◆ Given problem ◆
Among the lines of data below, reproduce only those from the one with "Reconstruct the object" through the one with "window_h = 29.1; // [28:0.1:29.4]", exactly as they stand, both ends included.

- - -

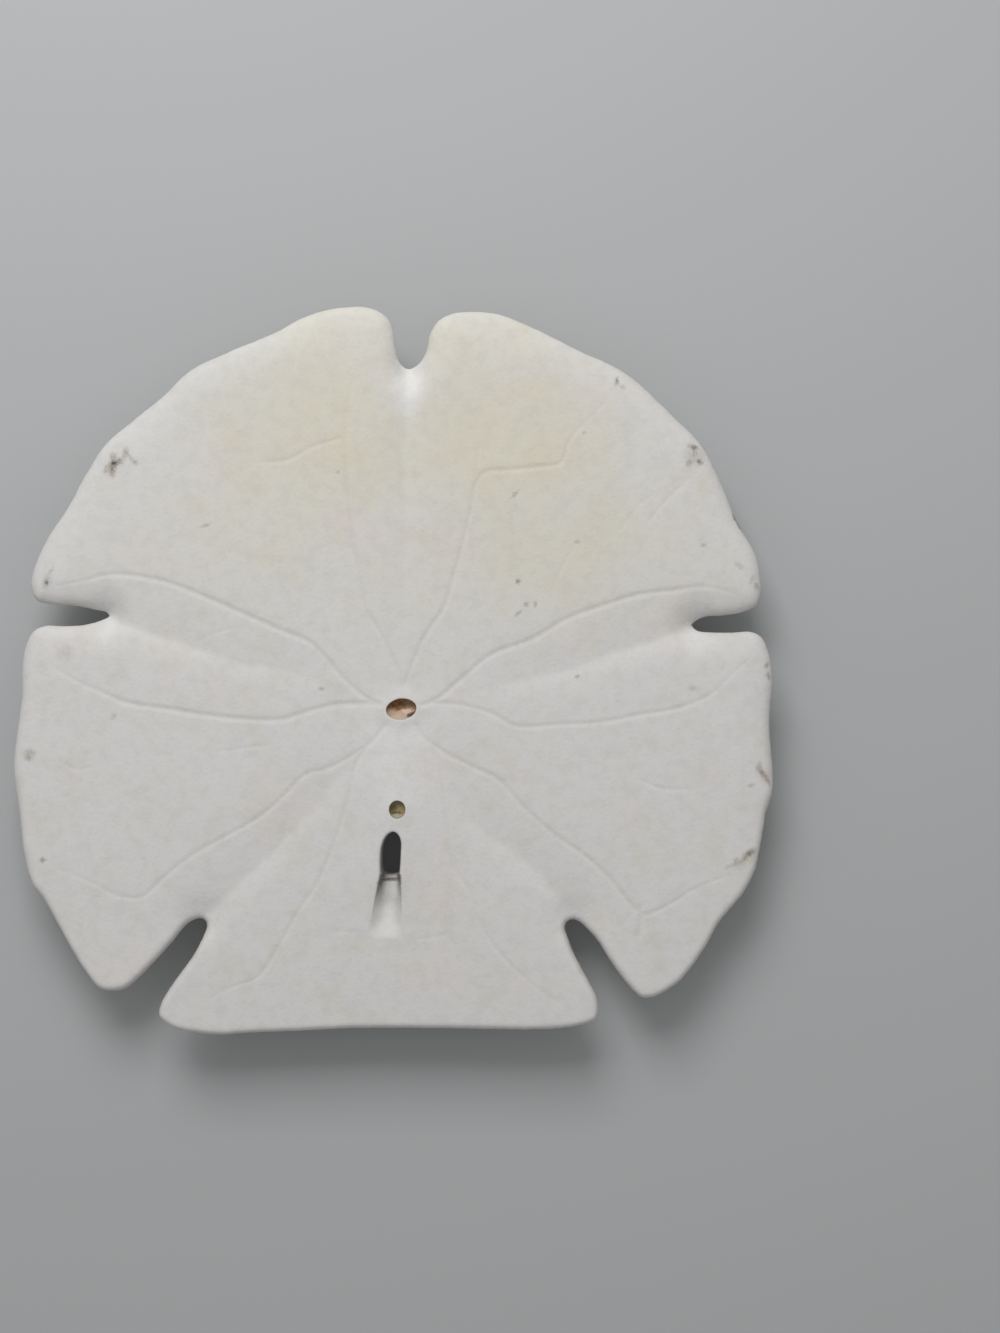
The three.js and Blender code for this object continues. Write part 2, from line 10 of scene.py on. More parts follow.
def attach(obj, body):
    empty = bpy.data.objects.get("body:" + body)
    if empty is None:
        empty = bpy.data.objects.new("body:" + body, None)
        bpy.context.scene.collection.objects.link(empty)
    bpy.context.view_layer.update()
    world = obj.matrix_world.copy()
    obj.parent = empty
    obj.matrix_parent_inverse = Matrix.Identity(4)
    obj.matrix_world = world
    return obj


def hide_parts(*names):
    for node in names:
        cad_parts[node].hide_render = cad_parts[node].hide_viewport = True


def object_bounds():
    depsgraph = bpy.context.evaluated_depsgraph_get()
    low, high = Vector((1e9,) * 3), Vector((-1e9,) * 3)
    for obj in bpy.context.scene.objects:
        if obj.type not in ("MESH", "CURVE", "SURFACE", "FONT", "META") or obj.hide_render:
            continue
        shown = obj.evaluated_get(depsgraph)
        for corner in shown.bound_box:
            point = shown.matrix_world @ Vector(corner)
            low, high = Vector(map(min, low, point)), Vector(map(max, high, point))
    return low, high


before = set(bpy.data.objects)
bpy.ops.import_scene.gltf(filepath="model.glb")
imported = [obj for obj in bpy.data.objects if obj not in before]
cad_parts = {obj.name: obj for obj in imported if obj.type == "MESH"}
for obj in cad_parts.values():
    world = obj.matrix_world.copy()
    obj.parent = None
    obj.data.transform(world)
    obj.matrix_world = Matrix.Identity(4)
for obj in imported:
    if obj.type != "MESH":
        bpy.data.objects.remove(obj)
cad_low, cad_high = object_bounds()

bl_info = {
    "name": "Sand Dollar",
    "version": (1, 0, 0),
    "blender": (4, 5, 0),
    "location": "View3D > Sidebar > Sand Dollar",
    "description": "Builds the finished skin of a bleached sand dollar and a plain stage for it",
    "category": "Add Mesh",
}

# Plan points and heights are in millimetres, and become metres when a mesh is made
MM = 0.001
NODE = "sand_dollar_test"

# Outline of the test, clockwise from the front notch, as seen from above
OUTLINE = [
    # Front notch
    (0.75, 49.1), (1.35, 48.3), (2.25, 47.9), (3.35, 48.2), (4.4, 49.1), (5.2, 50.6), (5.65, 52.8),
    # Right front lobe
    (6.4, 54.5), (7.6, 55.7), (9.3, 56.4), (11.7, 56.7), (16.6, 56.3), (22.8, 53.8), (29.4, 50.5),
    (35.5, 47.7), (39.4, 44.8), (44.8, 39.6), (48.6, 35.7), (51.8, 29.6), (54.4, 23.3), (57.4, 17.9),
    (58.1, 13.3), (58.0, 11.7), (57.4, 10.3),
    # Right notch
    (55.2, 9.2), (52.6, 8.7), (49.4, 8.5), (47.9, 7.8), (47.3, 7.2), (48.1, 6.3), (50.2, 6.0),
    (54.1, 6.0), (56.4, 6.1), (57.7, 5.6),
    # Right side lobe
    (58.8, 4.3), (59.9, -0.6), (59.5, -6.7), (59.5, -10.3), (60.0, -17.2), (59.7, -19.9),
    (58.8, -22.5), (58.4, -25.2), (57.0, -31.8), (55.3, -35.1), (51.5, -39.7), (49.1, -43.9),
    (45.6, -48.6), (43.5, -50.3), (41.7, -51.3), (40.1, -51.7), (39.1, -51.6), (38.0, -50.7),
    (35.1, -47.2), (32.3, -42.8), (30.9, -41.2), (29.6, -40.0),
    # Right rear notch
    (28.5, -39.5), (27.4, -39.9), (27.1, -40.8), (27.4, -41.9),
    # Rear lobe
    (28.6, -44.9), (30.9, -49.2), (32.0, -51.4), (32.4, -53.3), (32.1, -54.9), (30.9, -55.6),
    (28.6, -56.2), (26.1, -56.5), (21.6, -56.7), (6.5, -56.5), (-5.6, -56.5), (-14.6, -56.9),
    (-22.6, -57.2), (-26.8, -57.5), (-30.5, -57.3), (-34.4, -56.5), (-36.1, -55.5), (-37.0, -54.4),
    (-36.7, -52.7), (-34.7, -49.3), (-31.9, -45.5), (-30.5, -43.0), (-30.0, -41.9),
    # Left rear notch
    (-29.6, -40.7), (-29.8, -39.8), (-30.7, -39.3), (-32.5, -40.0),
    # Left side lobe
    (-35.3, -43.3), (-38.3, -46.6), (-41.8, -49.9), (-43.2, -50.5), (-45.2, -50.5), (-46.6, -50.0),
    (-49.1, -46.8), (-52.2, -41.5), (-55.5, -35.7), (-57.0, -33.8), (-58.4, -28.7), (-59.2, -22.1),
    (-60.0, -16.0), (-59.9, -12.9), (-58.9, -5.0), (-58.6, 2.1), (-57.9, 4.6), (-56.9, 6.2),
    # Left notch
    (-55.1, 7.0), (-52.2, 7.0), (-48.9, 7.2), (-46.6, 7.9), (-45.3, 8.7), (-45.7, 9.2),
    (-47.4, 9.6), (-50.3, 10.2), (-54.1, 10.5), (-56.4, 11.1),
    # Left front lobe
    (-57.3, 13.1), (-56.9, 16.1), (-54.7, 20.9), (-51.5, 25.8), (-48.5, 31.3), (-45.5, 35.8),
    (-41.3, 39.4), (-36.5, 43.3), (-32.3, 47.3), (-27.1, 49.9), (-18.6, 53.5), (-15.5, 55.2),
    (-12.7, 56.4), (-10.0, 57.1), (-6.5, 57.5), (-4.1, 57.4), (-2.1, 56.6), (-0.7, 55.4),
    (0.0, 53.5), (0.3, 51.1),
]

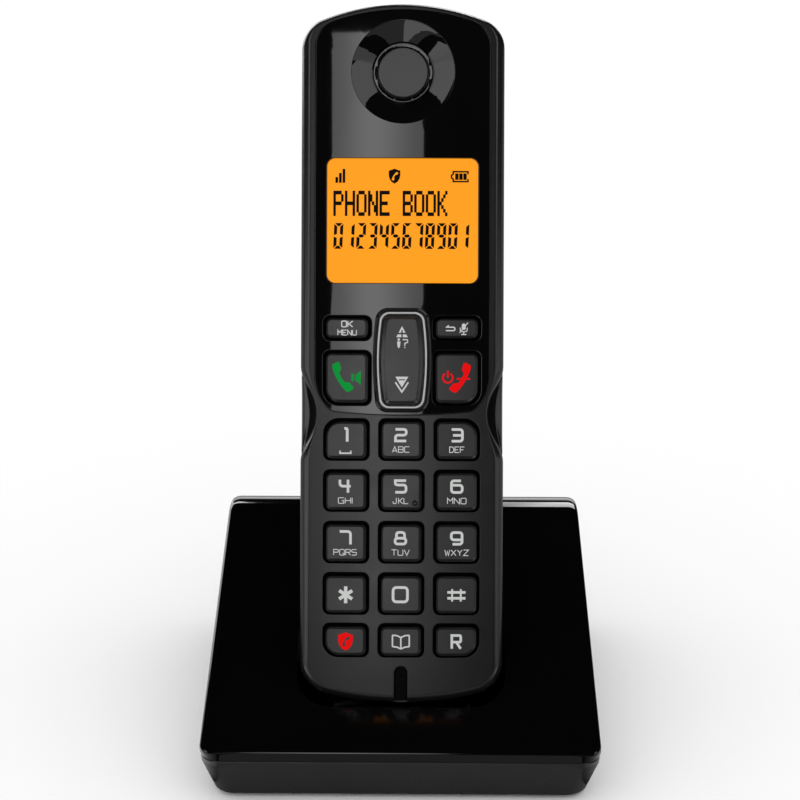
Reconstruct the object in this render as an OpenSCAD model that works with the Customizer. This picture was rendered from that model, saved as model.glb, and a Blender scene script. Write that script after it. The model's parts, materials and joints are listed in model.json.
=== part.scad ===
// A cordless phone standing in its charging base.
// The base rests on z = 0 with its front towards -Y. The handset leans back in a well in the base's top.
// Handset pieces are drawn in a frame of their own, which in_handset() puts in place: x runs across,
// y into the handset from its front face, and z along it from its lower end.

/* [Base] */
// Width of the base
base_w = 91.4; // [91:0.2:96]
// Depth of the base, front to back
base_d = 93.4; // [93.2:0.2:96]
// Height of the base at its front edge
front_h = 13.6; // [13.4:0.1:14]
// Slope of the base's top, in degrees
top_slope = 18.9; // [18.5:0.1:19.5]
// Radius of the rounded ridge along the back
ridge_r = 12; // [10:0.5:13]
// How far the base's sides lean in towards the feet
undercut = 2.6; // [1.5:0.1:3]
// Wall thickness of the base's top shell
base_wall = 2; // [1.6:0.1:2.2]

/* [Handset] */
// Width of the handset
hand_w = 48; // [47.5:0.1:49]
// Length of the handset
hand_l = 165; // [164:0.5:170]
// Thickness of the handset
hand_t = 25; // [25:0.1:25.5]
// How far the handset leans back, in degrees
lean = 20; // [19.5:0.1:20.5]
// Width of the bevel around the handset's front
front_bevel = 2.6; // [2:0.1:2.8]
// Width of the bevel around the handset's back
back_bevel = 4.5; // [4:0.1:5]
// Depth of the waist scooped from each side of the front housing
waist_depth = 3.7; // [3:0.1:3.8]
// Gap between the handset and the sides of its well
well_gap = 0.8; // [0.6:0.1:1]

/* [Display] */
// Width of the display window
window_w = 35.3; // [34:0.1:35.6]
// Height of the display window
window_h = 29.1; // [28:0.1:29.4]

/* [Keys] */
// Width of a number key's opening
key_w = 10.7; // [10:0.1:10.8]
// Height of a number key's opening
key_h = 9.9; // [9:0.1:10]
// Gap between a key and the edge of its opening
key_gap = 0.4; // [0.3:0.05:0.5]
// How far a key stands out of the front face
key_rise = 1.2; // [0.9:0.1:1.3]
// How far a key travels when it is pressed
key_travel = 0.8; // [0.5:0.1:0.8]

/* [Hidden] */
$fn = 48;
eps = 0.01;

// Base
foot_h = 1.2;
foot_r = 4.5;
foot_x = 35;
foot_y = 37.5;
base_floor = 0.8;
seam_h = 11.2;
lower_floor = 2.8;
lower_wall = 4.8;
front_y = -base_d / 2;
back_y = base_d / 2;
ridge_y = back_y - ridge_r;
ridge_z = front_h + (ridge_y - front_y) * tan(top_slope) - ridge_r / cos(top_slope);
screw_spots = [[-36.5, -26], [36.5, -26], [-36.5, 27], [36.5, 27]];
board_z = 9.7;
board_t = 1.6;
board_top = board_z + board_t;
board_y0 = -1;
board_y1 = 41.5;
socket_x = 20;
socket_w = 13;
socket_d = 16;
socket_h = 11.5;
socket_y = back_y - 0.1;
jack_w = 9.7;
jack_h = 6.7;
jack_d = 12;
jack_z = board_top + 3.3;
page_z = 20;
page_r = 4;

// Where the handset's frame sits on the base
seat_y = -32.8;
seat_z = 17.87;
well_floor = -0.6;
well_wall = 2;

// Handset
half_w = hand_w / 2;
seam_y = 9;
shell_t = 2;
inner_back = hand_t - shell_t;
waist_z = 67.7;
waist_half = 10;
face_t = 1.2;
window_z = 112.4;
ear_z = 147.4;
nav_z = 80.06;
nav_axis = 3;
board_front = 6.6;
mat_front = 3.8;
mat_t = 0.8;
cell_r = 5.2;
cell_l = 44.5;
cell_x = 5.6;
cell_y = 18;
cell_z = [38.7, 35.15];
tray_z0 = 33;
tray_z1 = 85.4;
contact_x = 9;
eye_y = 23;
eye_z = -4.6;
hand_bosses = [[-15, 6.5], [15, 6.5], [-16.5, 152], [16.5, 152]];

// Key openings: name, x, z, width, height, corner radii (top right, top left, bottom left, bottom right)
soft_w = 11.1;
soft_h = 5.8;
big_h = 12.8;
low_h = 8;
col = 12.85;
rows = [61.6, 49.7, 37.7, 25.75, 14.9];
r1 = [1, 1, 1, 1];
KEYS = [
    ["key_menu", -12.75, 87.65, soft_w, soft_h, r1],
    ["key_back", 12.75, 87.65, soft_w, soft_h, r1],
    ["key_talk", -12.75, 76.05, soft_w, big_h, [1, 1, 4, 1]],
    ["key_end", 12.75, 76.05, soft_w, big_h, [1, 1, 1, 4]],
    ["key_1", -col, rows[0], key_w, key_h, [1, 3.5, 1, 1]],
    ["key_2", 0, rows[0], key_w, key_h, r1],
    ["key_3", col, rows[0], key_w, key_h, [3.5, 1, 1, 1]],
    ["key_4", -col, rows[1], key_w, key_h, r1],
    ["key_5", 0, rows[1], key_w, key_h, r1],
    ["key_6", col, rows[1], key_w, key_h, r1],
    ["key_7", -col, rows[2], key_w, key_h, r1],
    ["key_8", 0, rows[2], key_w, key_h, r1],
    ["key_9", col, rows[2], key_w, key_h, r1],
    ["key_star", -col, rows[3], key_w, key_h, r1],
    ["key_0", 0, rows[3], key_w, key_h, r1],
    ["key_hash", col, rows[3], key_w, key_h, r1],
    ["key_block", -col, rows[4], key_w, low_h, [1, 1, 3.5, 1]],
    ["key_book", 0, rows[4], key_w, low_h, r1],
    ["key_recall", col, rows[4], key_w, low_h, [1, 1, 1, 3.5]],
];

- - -

◆ Solution to the problem ◆
Reconstruct the object in this render as an OpenSCAD model that works with the Customizer. This picture was rendered from that model, saved as model.glb, and a Blender scene script. Write that script after it. The model's parts, materials and joints are listed in model.json.
=== part.scad ===
// A cordless phone standing in its charging base.
// The base rests on z = 0 with its front towards -Y. The handset leans back in a well in the base's top.
// Handset pieces are drawn in a frame of their own, which in_handset() puts in place: x runs across,
// y into the handset from its front face, and z along it from its lower end.

/* [Base] */
// Width of the base
base_w = 91.4; // [91:0.2:96]
// Depth of the base, front to back
base_d = 93.4; // [93.2:0.2:96]
// Height of the base at its front edge
front_h = 13.6; // [13.4:0.1:14]
// Slope of the base's top, in degrees
top_slope = 18.9; // [18.5:0.1:19.5]
// Radius of the rounded ridge along the back
ridge_r = 12; // [10:0.5:13]
// How far the base's sides lean in towards the feet
undercut = 2.6; // [1.5:0.1:3]
// Wall thickness of the base's top shell
base_wall = 2; // [1.6:0.1:2.2]

/* [Handset] */
// Width of the handset
hand_w = 48; // [47.5:0.1:49]
// Length of the handset
hand_l = 165; // [164:0.5:170]
// Thickness of the handset
hand_t = 25; // [25:0.1:25.5]
// How far the handset leans back, in degrees
lean = 20; // [19.5:0.1:20.5]
// Width of the bevel around the handset's front
front_bevel = 2.6; // [2:0.1:2.8]
// Width of the bevel around the handset's back
back_bevel = 4.5; // [4:0.1:5]
// Depth of the waist scooped from each side of the front housing
waist_depth = 3.7; // [3:0.1:3.8]
// Gap between the handset and the sides of its well
well_gap = 0.8; // [0.6:0.1:1]

/* [Display] */
// Width of the display window
window_w = 35.3; // [34:0.1:35.6]
// Height of the display window
window_h = 29.1; // [28:0.1:29.4]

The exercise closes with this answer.